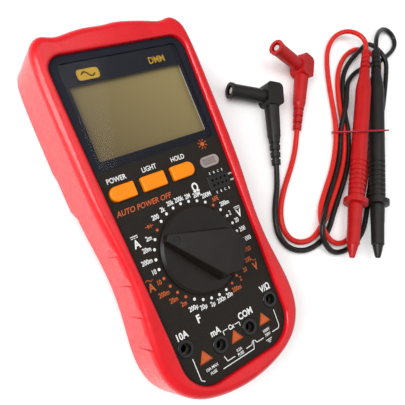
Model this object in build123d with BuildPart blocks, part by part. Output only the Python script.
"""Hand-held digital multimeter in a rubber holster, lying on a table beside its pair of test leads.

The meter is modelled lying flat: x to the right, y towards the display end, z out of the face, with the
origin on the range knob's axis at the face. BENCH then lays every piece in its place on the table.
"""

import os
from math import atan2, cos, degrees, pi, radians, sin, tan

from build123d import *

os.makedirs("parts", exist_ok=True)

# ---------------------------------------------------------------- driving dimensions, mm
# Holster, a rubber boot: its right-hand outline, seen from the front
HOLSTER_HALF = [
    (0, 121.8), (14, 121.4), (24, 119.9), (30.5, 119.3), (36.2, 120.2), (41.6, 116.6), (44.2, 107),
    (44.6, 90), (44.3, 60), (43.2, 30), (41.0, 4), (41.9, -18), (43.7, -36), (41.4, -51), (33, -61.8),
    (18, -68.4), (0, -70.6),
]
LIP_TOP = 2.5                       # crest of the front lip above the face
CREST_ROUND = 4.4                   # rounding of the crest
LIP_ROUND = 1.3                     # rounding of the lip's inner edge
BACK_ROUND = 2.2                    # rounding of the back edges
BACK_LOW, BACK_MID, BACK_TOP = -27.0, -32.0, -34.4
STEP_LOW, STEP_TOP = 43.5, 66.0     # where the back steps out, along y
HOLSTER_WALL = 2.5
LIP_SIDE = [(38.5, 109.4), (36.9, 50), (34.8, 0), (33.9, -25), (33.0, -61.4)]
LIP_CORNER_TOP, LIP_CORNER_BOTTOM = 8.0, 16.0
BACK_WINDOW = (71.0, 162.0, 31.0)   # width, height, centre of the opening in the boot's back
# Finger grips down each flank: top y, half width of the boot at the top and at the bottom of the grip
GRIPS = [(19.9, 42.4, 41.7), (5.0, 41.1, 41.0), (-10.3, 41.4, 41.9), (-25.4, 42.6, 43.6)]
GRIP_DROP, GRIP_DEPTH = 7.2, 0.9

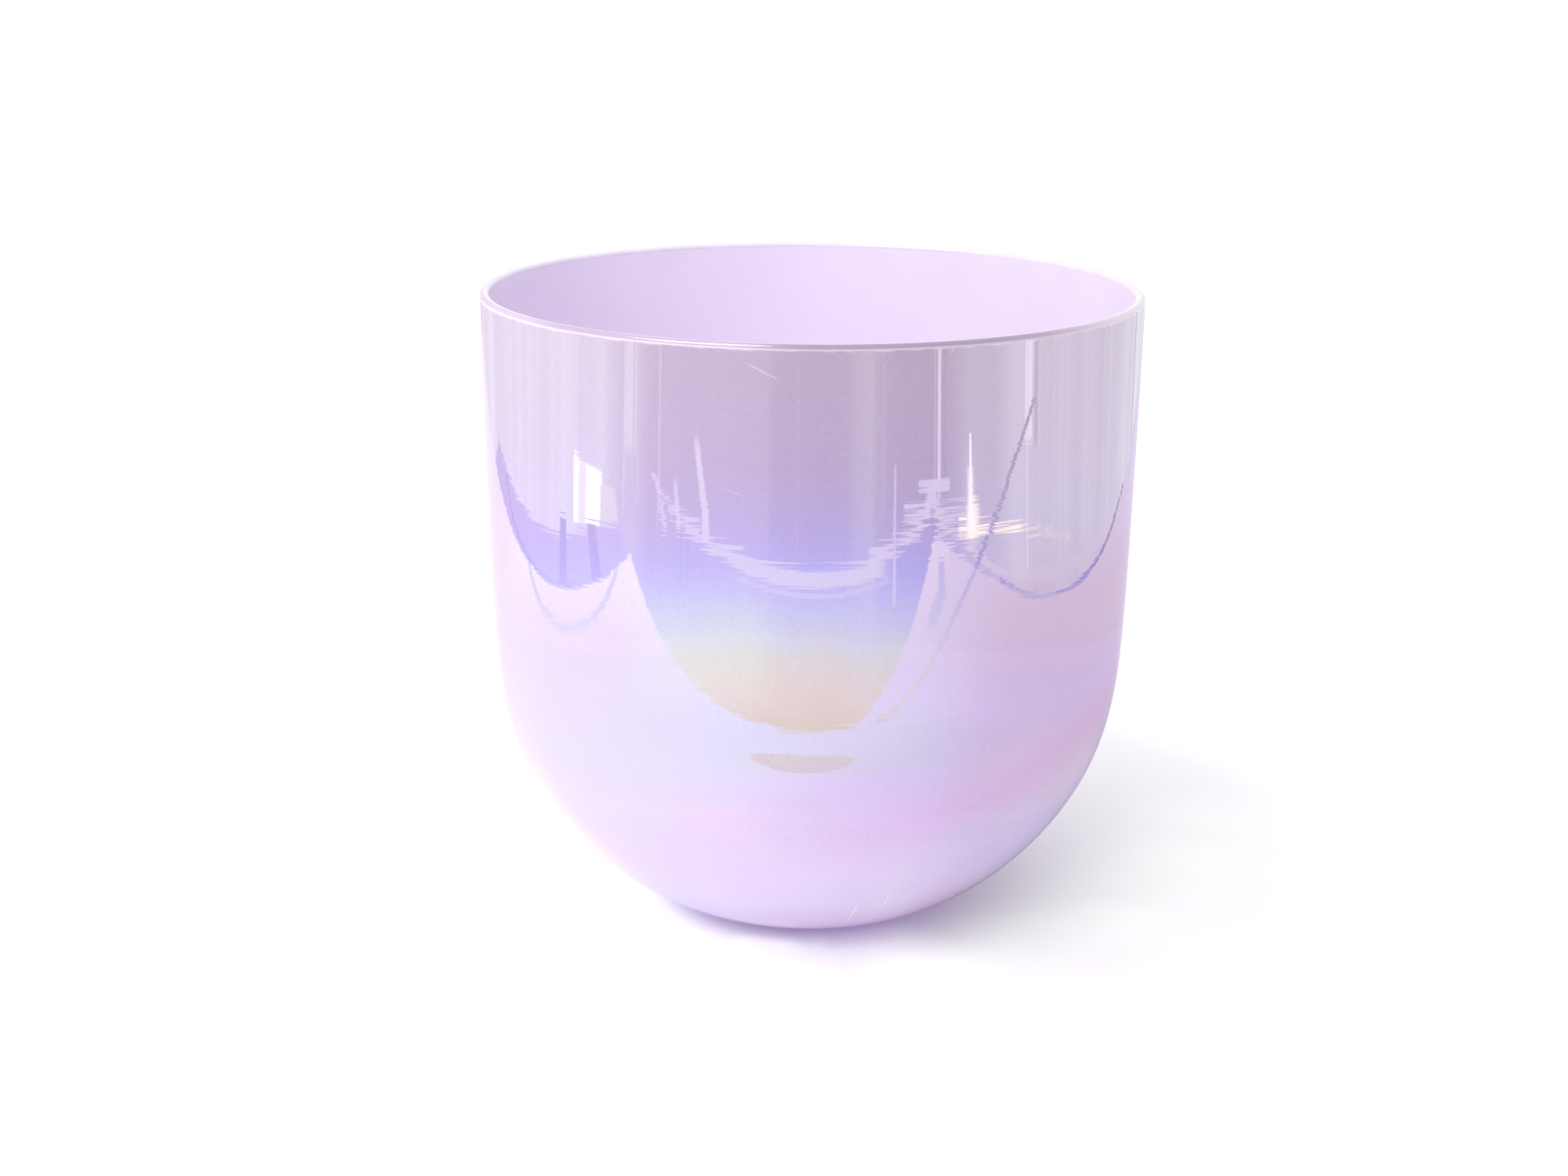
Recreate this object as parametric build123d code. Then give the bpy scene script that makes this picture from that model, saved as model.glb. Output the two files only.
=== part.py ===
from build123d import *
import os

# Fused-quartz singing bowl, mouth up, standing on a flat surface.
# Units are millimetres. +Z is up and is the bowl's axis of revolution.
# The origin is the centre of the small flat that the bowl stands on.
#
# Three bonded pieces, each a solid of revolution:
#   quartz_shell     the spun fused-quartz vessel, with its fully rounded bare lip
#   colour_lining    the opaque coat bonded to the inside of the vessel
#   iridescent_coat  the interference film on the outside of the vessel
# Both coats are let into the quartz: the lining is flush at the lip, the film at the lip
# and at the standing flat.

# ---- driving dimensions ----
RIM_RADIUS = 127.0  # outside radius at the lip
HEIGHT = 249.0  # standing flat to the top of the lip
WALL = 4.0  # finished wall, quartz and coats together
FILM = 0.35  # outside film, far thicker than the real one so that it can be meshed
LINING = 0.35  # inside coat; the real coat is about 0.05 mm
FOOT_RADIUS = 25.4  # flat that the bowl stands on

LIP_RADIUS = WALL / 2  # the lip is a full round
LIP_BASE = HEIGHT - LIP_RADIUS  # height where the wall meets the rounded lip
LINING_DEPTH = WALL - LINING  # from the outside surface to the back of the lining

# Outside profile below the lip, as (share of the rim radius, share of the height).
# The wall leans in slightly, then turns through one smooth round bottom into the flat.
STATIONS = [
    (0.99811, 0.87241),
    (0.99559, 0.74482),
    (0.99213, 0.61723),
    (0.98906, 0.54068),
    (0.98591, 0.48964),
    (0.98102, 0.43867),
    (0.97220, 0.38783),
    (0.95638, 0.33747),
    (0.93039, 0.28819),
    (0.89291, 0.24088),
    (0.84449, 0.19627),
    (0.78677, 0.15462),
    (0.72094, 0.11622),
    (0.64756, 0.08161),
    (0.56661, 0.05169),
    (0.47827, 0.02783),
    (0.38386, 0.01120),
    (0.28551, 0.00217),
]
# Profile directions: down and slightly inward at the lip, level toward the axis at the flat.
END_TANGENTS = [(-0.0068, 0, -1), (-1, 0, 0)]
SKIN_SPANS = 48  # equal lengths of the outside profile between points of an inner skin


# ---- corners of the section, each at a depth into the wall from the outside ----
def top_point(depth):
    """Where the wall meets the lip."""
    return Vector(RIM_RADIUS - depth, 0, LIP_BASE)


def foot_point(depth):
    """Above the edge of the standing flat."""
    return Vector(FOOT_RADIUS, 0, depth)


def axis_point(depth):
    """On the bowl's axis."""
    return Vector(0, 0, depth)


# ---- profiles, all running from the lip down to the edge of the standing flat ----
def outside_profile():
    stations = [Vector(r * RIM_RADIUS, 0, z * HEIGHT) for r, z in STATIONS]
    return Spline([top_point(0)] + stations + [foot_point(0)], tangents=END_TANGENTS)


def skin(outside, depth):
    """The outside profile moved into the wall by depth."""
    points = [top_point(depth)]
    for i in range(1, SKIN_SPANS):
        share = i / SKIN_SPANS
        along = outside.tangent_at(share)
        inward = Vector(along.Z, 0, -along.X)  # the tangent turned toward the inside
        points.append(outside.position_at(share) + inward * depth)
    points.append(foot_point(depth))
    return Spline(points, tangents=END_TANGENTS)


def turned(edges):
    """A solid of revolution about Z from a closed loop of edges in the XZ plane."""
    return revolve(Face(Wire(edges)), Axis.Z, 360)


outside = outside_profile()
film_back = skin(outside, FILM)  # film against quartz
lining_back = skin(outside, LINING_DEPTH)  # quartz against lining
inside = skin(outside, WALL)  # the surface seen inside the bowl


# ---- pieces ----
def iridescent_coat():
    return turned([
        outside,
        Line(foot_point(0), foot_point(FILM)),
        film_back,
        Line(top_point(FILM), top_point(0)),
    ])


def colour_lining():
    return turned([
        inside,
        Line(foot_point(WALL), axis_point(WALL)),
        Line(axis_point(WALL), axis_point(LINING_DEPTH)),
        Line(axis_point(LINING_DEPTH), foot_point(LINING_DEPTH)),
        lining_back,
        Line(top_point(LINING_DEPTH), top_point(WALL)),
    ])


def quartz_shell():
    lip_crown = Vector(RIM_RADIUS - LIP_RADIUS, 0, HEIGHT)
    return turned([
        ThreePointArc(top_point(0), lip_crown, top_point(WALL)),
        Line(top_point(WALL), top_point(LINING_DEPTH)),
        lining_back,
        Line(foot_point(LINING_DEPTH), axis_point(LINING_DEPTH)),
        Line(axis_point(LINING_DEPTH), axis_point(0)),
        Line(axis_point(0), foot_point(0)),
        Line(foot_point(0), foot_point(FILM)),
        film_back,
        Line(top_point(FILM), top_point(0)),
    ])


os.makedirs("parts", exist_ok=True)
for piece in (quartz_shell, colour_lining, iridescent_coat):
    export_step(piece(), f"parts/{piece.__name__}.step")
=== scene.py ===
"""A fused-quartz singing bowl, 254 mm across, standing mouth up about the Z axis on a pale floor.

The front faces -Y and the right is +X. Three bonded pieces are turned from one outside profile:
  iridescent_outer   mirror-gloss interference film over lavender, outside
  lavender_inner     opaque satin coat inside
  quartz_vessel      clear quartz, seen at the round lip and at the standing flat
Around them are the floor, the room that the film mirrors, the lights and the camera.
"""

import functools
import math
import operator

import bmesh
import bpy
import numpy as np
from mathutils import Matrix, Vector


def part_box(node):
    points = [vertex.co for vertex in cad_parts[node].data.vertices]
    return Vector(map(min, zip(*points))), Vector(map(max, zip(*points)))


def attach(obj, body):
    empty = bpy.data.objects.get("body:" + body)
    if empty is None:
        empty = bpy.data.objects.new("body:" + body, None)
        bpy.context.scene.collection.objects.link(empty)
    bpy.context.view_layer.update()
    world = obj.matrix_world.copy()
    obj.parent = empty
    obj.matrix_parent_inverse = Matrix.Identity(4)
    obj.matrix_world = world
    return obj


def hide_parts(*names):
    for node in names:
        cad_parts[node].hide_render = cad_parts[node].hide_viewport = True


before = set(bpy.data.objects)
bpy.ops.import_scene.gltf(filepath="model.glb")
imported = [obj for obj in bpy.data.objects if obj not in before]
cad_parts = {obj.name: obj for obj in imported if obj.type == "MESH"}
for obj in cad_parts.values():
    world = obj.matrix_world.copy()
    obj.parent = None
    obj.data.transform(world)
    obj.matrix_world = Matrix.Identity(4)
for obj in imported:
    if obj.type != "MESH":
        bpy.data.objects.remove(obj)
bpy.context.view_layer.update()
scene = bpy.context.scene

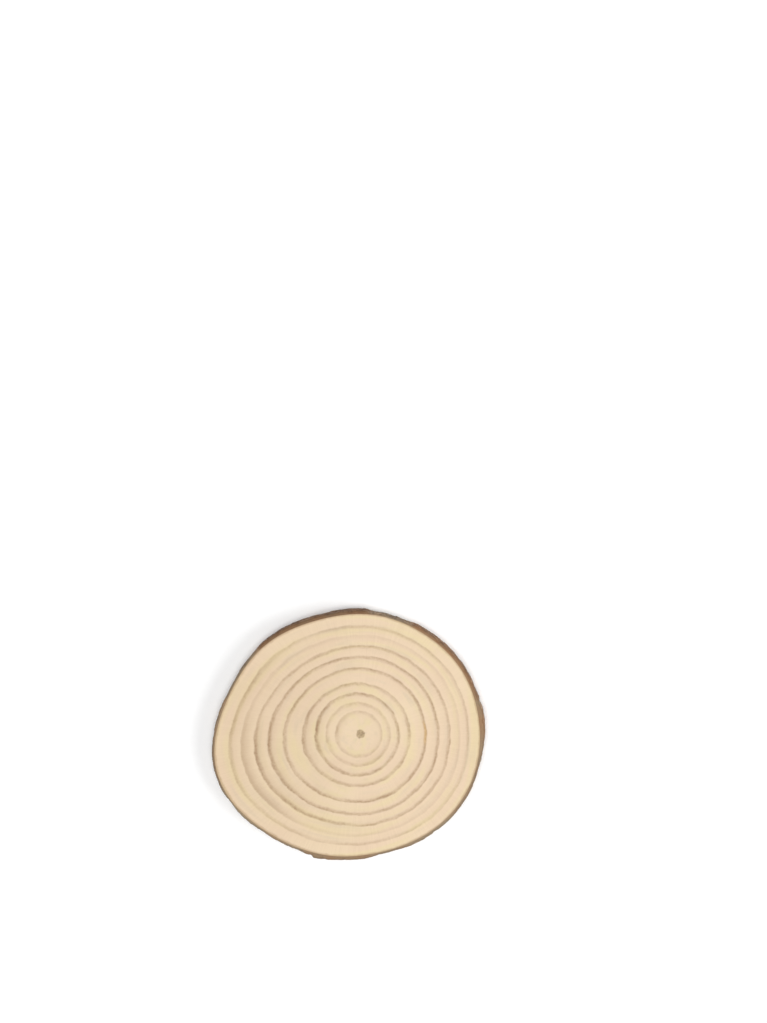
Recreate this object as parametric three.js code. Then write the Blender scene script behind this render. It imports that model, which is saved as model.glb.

§ **Given task**
Exactly reproduce the lines that run from the line bearing "for piece in" through the line bearing "if empty is", with both end lines included.

§ **Final result**
for piece in (quartz_shell, colour_lining, iridescent_coat):
    export_step(piece(), f"parts/{piece.__name__}.step")
=== scene.py ===
"""A fused-quartz singing bowl, 254 mm across, standing mouth up about the Z axis on a pale floor.

The front faces -Y and the right is +X. Three bonded pieces are turned from one outside profile:
  iridescent_outer   mirror-gloss interference film over lavender, outside
  lavender_inner     opaque satin coat inside
  quartz_vessel      clear quartz, seen at the round lip and at the standing flat
Around them are the floor, the room that the film mirrors, the lights and the camera.
"""

import functools
import math
import operator

import bmesh
import bpy
import numpy as np
from mathutils import Matrix, Vector


def part_box(node):
    points = [vertex.co for vertex in cad_parts[node].data.vertices]
    return Vector(map(min, zip(*points))), Vector(map(max, zip(*points)))


def attach(obj, body):
    empty = bpy.data.objects.get("body:" + body)
    if empty is None:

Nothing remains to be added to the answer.